Tayari's Blog: TROPICAL FISH by Doreen Baingana

Posted by TayariJones on January 4, 2009 10:23 AM
Filed under Bookshelf

This time next week, I'll be in Kampala, Uganda giving a five-day workshop to the amazing women of an organization called FEMRITE. I am so stoked about the opportunity. (Sadly, I had to cut my visit a couple of days short so I could attend the Dreams From My Father American Scholars Inaugural Ball.) Right now, I am preparing a packet of short stories to use as texts. Obviously, I went right to Doreen Baingana's Tropical Fish. The stories in this collection are set in the part of Uganda where the workshop will be held.
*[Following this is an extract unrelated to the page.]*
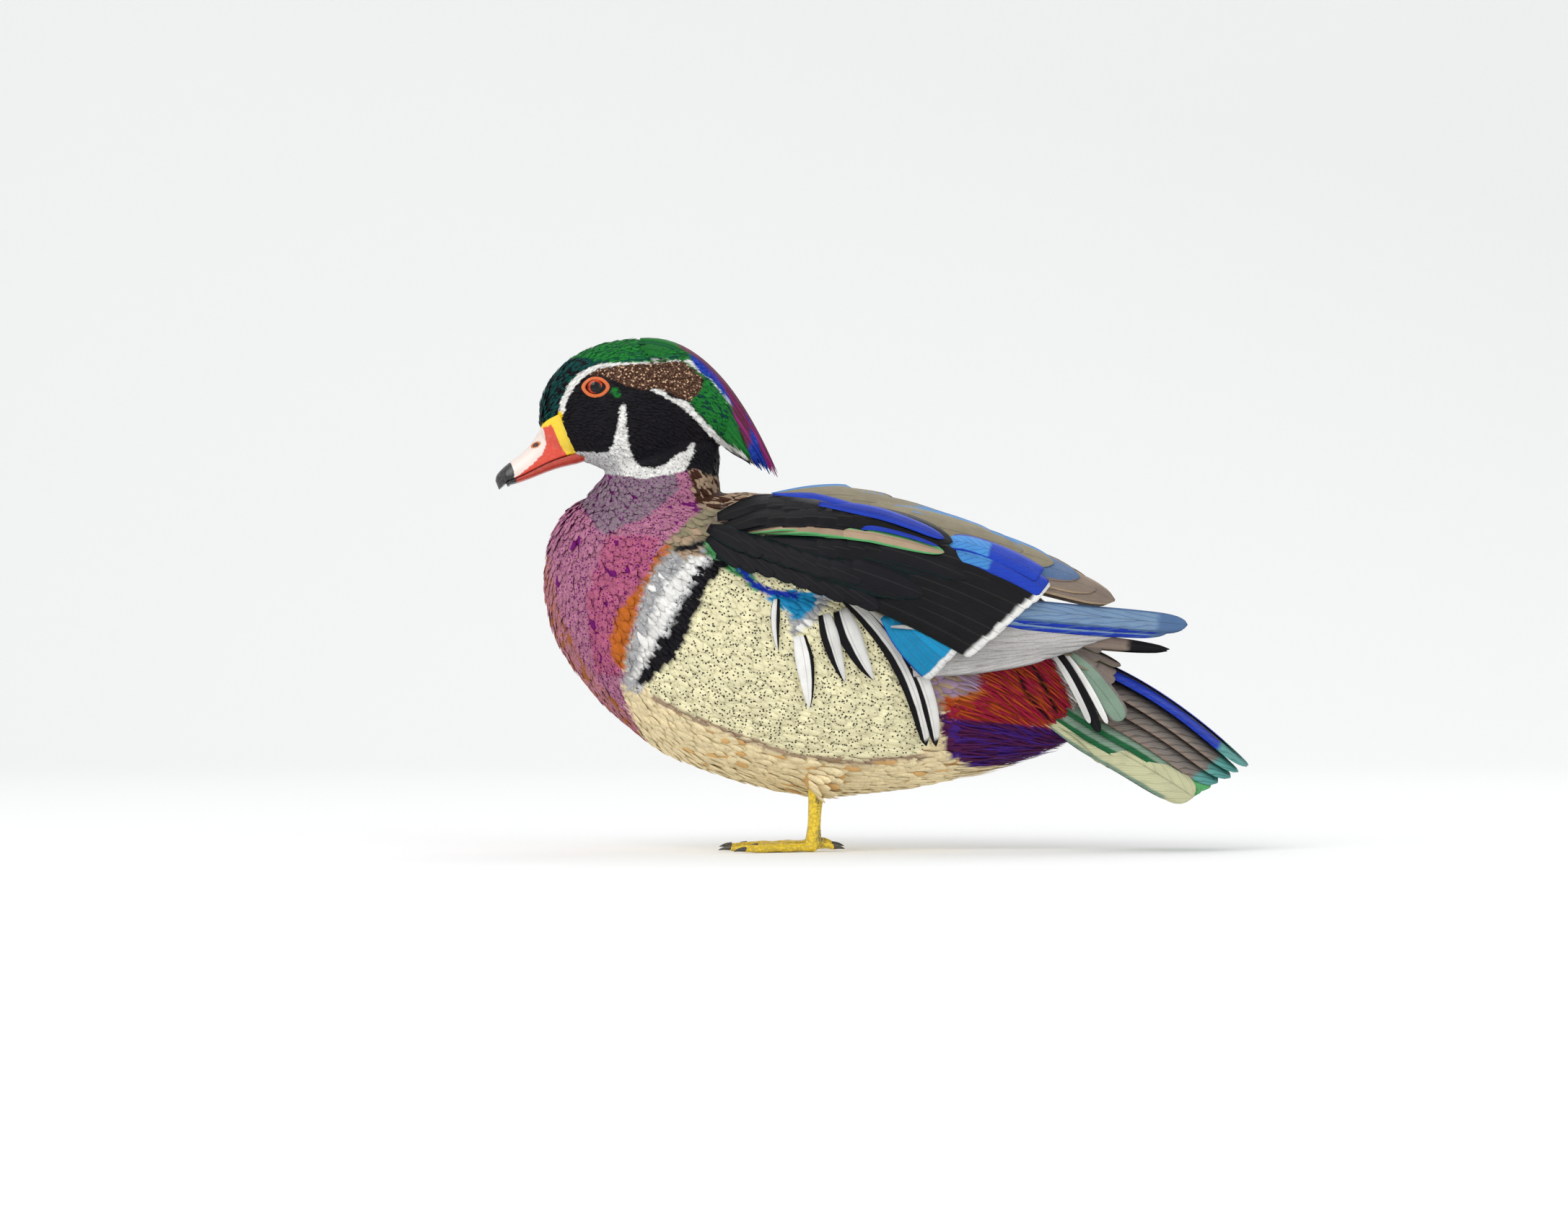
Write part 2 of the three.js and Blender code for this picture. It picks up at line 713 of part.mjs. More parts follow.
function wingFeathers() {
  const vanes = [];
  const add = (feather) => vanes.push(sideVane(wing, feather));
  // Primaries, from the long upper one down
  for (let i = 0; i < 4; i++)
    add({
      root: [38 - i, 116 - 2.6 * i],
      tip: [178 - [0, 8, 20, 34][i], 108.5 - [0, 13, 7, 6][i]],
      half: 5.6,
      bow: 2.5 - 1.4 * i,
      lift: [-3 - 0.2 * i, 0.4 - i],
    });
  // Secondaries, whose blue webs and white ends show below the black
  for (let i = 0; i < 3; i++)
    add({
      root: [20 + 9 * i, 117 + 2.4 * i],
      tip: [55 + 7 * i, 83 + 7.5 * i],
      half: 6,
      bow: -3,
      lift: [-2, 1.4 - 1 * i],
      outline: "square",
    });
  // Black tertials with white ends
  for (let i = 0; i < 3; i++)
    add({
      root: [2 + 6 * i, 130 + 8 * i],
      tip: [79 + 12.5 * i, 99.5 + 10 * i],
      half: 7.6,
      bow: 2.5,
      lift: [-2, 2.6 + i],
      outline: "square",
    });
  // The blue tertial and the brown ones above it
  add({ root: [22, 149], tip: [109, 124], half: 5.8, bow: 6.5, lift: [-2, 5.7] });
  for (let i = 0; i < 2; i++)
    add({
      root: [16 - 10 * i, 152 + 3 * i],
      tip: [142 - 30 * i, 118 + 14.5 * i],
      half: 8.6,
      bow: 3.5 - i,
      lift: [-2, 1.6 + i],
      outline: "broad",
    });
  // Long feathers of the shoulder
  for (let i = 0; i < 3; i++)
    add({
      root: [-44 + 4 * i, 147 + 6.4 * i],
      tip: [63 - 11 * i, 141.5 + 8 * i],
      half: 6.8,
      bow: 4.5 - 0.6 * i,
      lift: [-2, 4.4 + (2 - i)],
    });
  // Two rows of coverts over the wrist and forearm
  for (let row = 0; row < 2; row++)
    for (let i = 0; i < 3; i++)
      add({
        root: [-46 + 25 * i + 6 * row, 148 - 8 * i + 4 * row],
        tip: [-21 + 27 * i + 5 * row, 129 - 4.4 * i + 6 * row],
        half: 11,
        lift: [-1.5, 1 + 0.9 * row + 0.15 * i],
        outline: "broad",
      });
  return vanes;
}

function wingNode() {
  return whole(join([armCore(), ...wingFeathers()]).subtract(bodySolid(GAP)));
}

// Legs

const TOES = [
  ["inner", 27],
  ["middle", 2],
  ["outer", -24],
];

// A point on the foot, from a length and a turn towards the bird's middle plane.
function footPoint(length, turn, z) {
  const angle = radians(turn);
  return vector(-length * Math.cos(angle), -LEG_SPREAD + length * Math.sin(angle), z);
}

// One toe, whose underside is worn flat along the floor.
function toe(length, turn) {
  const knuckles = [0, 0.3, 0.38, 0.66, 0.92, 1];
  const radii = [2.9, 2.1, 2.3, 1.8, 1.55, 1.35];
  const flat = 0.85;
  const worn = 0.3;
  return limb(
    knuckles.map((t, i) => footPoint(length * t, turn, flat * radii[i] - worn)),
    radii,
    8,
    flat,
  );
}

// An upright round of the leg through sections: [z, x, half-length, half-width].
function shank(table, sides = 12) {
  return loft(
    table.map(([z, x, long, wide]) =>
      Array.from({ length: sides }, (_, j) => {
        const angle = (j / sides) * 2 * Math.PI;
        return vector(x + long * Math.cos(angle), -LEG_SPREAD + wide * Math.sin(angle), z);
      }),
    ),
  );
}

// The feathered shank, which comes down out of the belly.
function thighSolid(grow = 0) {
  const table = [
    [ANKLE_Z + GAP, 1.2, 4.4, 3.7],
    [30.5, 1.6, 6.4, 5.4],
    [37, 3, 9.5, 8],
    [48, 6, 13, 9],
  ];
  const last = table.length - 1;
  return shank(
    table.map(([z, x, long, wide], i) => [
      z + (i === 0 ? -grow : i === last ? grow : 0),
      x,
      long + grow,
      wide + grow,
    ]),
    14,
  );
}

function footNodes() {
  const toes = TOES.map(([name, turn]) => toe(TOE_LENGTHS[name], turn));
  toes.push(
    limb(
      [footPoint(0, 0, 3.6), footPoint(-6, -20, 3.4), footPoint(-TOE_LENGTHS.hind, -20, 2)],
      [2.4, 1.7, 1.2],
      8,
    ),
  );
  const web = new THREE.Shape();
  const reach = TOES.map(([name, turn]) => footPoint(TOE_LENGTHS[name] * 0.95, turn, 0));
  const notch = [1, 2].map((k) =>
    footPoint(
      (TOE_LENGTHS[TOES[k - 1][0]] + TOE_LENGTHS[TOES[k][0]]) * 0.39,
      (TOES[k - 1][1] + TOES[k][1]) / 2,
      0,
    ),
  );
  web.moveTo(1.5, -LEG_SPREAD);
  web.lineTo(reach[0].x, reach[0].y);
  web.quadraticCurveTo(notch[0].x, notch[0].y, reach[1].x, reach[1].y);
  web.quadraticCurveTo(notch[1].x, notch[1].y, reach[2].x, reach[2].y);
  web.closePath();
  const skin = new THREE.ExtrudeGeometry(web, { depth: 1, bevelEnabled: false, curveSegments: 3 });
  skin.translate(0, 0, 0.6);
  const hub = ball(3.6, [0, -LEG_SPREAD, 4.2], 12, 6);
  const tarsus = shank([
    [8.6, 0, 3.3, 2.9],
    [12, 0.1, 3, 2.5],
    [19, 0.4, 3.1, 2.5],
    [24.5, 0.8, 3.5, 2.8],
    [ANKLE_Z, 1.2, 4, 3.3],
  ]);
  const ankle = shank([
    [3, -0.5, 3.6, 3],
    [8.6 - GAP, 0, 3.4, 3],
  ]);
  const foot = join([...toes, solidFromLoose(skin), hub, ankle]).trimByPlane([0, 0, 1], 0);
  const nodes = {
    foot: whole(foot),
    tarsus,
    thigh: thighSolid(),
  };
  for (const [name, turn] of TOES) nodes["claw_" + name] = claw(TOE_LENGTHS[name], turn, 0.9, 1);
  nodes.claw_hind = claw(-TOE_LENGTHS.hind, -20, 2, -1);
  return nodes;
}

function claw(length, turn, z, way) {
  const steps = [0, 0.6, 1];
  return limb(
    steps.map((t) => footPoint(length + way * (GAP + CLAW * t), turn, z + 0.35 - 0.9 * t * t)),
    [1.05, 0.7, 0.2],
    6,
  );
}

// The finished bird

function material(name) {
  const look = FINISH[name] ?? { roughness: 0.75, metalness: 0 };
  return new THREE.MeshStandardMaterial({ color: COLOUR[name], ...look });
}

function mesh(name, solid, colour) {
  const { vertProperties, triVerts } = solid.getMesh();
  const geometry = new THREE.BufferGeometry();
  geometry.setAttribute("position", new THREE.BufferAttribute(vertProperties, 3));
  geometry.setIndex(new THREE.BufferAttribute(triVerts, 1));
  geometry.computeVertexNormals();
  const made = new THREE.Mesh(geometry, material(colour));
  made.name = name;
  return made;
}

const duck = new THREE.Group();
const { head, crest } = headNodes();
const bill = billNodes();
const bodyParts = bodyNodes();
duck.add(mesh("head", head, "face"));
duck.add(mesh("crest", crest, "crown"));
duck.add(mesh("bill_upper", bill.bill_upper, "scarlet"));
duck.add(mesh("bill_lower", bill.bill_lower, "coral"));
const BODY_COLOURS = { neck: "plum", breast: "plum", torso: "cream", rump: "maroon", tail: "slate" };
for (const [name, colour] of Object.entries(BODY_COLOURS))
  duck.add(mesh(name, bodyParts[name], colour));

const leg = footNodes();
const sides = { left: new THREE.Group(), right: new THREE.Group() };
sides.right.scale.y = -1;
for (const [side, group] of Object.entries(sides)) {
  group.add(mesh("eye_" + side, ball(EYE_RADIUS, eyeCentre(-1)), "iris"));
  group.add(mesh("wing_" + side, wingNode(), "black"));
  group.add(mesh("thigh_" + side, leg.thigh, "cream"));
  group.add(mesh("tarsus_" + side, leg.tarsus, "ochre"));
  group.add(mesh("foot_" + side, leg.foot, "ochre"));
  for (const toeName of ["inner", "middle", "outer", "hind"])
    group.add(mesh("claw_" + side + "_" + toeName, leg["claw_" + toeName], "horn"));
  duck.add(group);
}

// The middle of the bird's length stands over the origin
const reach = new THREE.Box3().setFromObject(duck);
duck.position.x = -(reach.min.x + reach.max.x) / 2;

export default duck;
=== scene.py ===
"""The visual model of a drake wood duck that stands at rest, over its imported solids.

Places are given in millimetres from a point on the ground below the bird's ankles. The bird faces -X and its
left side is -Y. Markings are shapes drawn in the view of the bird's side, and both sides carry the same ones.
"""

import logging
import math
from dataclasses import dataclass, field, replace
from enum import Enum, IntEnum
from typing import Callable, Sequence

import bpy
import numpy as np
from mathutils import Matrix, Vector, kdtree


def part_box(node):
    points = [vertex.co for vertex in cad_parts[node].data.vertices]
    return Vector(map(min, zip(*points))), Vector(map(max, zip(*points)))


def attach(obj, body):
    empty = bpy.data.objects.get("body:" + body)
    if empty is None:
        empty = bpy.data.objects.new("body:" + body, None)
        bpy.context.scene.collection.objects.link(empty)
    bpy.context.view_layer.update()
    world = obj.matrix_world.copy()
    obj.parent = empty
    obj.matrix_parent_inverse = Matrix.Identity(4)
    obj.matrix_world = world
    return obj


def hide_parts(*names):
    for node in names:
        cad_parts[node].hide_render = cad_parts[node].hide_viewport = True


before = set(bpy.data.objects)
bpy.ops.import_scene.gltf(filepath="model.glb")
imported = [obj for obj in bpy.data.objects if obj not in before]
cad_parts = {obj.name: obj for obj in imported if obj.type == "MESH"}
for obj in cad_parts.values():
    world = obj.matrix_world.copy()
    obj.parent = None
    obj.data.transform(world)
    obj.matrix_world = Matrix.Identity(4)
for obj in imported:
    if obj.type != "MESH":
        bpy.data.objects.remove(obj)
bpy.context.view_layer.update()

MM = 0.001  # a millimetre in Blender's metres
ANKLE_FRONT = 5.2  # from the ankle's axis to the back of the shank's top
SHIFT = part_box("tarsus_left")[1].x * 1000 - ANKLE_FRONT
HEAD_AT = np.array([-85.0, 0.0, 178.0])  # the start of the head's own frame
EYE_RADIUS = 5.9
EYE_AT = (-19.0, 43.0)  # x and z in the head's frame
LEG_SPREAD = 24.0  # from the middle plane to a leg
GAP = 0.3  # between the two halves of the bill
PHASES = (0, 6.28)  # where a wave may start, in radians
log = logging.getLogger("duck")
Array = np.ndarray
Pair = tuple[Array, Array]
Rng = np.random.Generator
Key = str | int
Object = bpy.types.Object
Mesh = bpy.types.Mesh
Material = bpy.types.Material
Points = Sequence[tuple[float, ...]]
Colour = tuple[float, float, float]
Place = tuple[float, float, float]


# Small tools


class Side(IntEnum):
    """The bird's two sides, as the sign of Y."""

    LEFT = -1
    RIGHT = 1

    @property
    def word(self) -> str:
        """The side's name. Returns: left or right."""
        return self.name.lower()


def unit(v: Array) -> Array:
    """Scales vectors to length one. Args: v. Returns: the same directions."""
    return v / np.maximum(np.linalg.norm(v, axis=-1, keepdims=True), 1e-9)


def mix(a: float, b: float, t: float) -> float:
    """Blends two values. Args: a; b; t, the share of b. Returns: the blend."""
    return a + (b - a) * t


def squarer(wave: Array, power: float) -> Array:
    """Makes a sine or cosine fuller. Args: wave; power, under one for fuller. Returns: the new wave."""
    return np.sign(wave) * np.abs(wave) ** power


def angles(count: int, start: float = 0.0) -> Array:
    """Spaces angles round a circle. Args: count; start, a share of one step. Returns: the angles."""
    return (np.arange(count) + start) / count * 2 * np.pi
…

I'd read Tropical Fish before, but I had forgotten just how brilliant Doreen is! I am forcing myself to choose only two stories for my packet, but I can't begin to choose. I love me some coming of age stories and her young narrators are aces. I know I'll end up using one of the epistolary stories because writing a letter that seems like a letter, but still tells a story is a complicated maneuver-- which Doreen pulls off not once, but twice in the collection.

So, here are the stories I am thinking of using and a little bit of summary.

  • A Thank You Note This story is a letter from Rosa who is in the final stages of HIV to her lover, David. The letter is both personal and real, but at the same time really gives a reader a close look at the physical ravages of the disease and also the way that you can trace the spread of HIV to the complicated networks of culture.
  • Hunger A formerly well-off girl in boarding school must beg for sugar from the "posh" girls. This is a dynamite look at class and entitlement. The ending put me in the mind of James Baldwin. So good I wanted to eat it.
  • Tropical Fish The title story is a knock out. Christine, whom we meet as a girl in earlier stories, is grown up now and has fallen into a relationship with a British exporter of fish. It's about sex, power, race, and voice.


    I know I said I can only use two, but there are just so many tempting stories. I wish, I wish, I could afford to buy books for all thirty women in the class!